現代において、明治・大正・昭和時代の看板は、レトロな魅力として再評価されています。デザインを復元したり、新しい作品に明治・大正・昭和時代の要素を取り入れたりすることは、しばしば試みられています。しかし、筆文字については、当時のような力強さ・迫力・独特の個性を、現在真似することは難しいです。技術的な原因というよりは、時代特有の精神性の違いが、真似することを困難にさせている気がします。
平成~令和時代の看板の筆文字
デジタル化が進み、速さや効率が重視され、コストをかけないで製作できる筆文字フォントの看板が大量に街角に見られる時代となりました。
手書きの筆文字の画像データを基にした看板も沢山見られますが、書き手の多くは書の修練を専門的に積んだ人物ではなく、デザイナーやイラストレーターが文字以外のデザインとセットで製作する、いわば素人筆文字です。現代にあっては、発注側も筆文字の良し悪しなど解らないことがほとんどですから、素人が筆を握って書いた筆文字でも十分満足してもらえる時代です。とりあえず筆で書かれていて、それっぽく味のあるような雰囲気で書いてあれば、発注者に納得してもらえる時代です。古き良き看板や商品パッケージの筆文字のような、骨があり、品があり、味わい深く、見応えのある筆文字は、現代の看板や商品パッケージなどでは滅多に見ることはできません。

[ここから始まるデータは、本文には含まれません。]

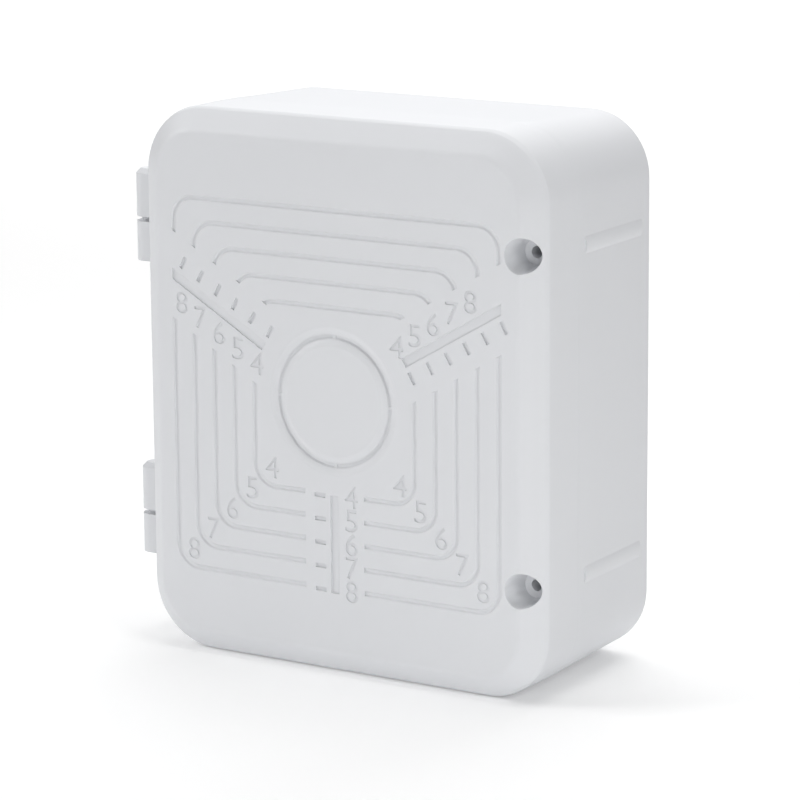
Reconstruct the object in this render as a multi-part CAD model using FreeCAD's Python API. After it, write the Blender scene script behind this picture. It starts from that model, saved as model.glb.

ちょっと寂しいですね。
ですから、わざわざコストをかけて書家に書き文字を依頼するケースというのは、予算に余裕のあるケース、日頃から筆文字に一定の興味があり筆文字の美を判断する能力が身についている依頼主、筆文字のクオリティーに強いこだわりを持った依頼主、作りたい看板やロゴの筆文字の仕上がりイメージを明確に持っている依頼主、筆文字の持つエネルギーや深みが書き手の技量によって大きく異なることを直感的に理解している依頼主、といったケースに限られるのだろうと思われます。
科学技術の進歩や効率化の追求がもたらした結果であり、時代の変化とともに、筆文字の文化もまた変貌を遂げているのです。
手書きの書体としてはほとんどが楷書です。丸みをつけた字形が多いのが現代の特徴のように見えます。丸みで優しい雰囲気にしたいというケースもあるでしょうし、正統派の真面目な字形は技術的に難しいからといったケースもあると思います。
あとがき
古き良き時代の看板や商品パッケージに施された筆文字は、独特の美しさと味わい深さがありました。
しかし、現代においては、そのような筆文字を目にする機会は格段に減少しました。多くの看板や商品パッケージの筆文字は、デジタル化されたフォントや素人感のある筆文字で作られており、かつてのような品格や魅力を感じることは難しくなっています。
ただ、見方を変えれば、良い筆文字であれば目立つことができる時代でもあるでしょう。
古き良き時代の筆文字が持つ、深い味わいと魅力に、現代に生きる書家の感性を融合させた筆文字が、現代の看板や商品パッケージには最もマッチするのかもしれません。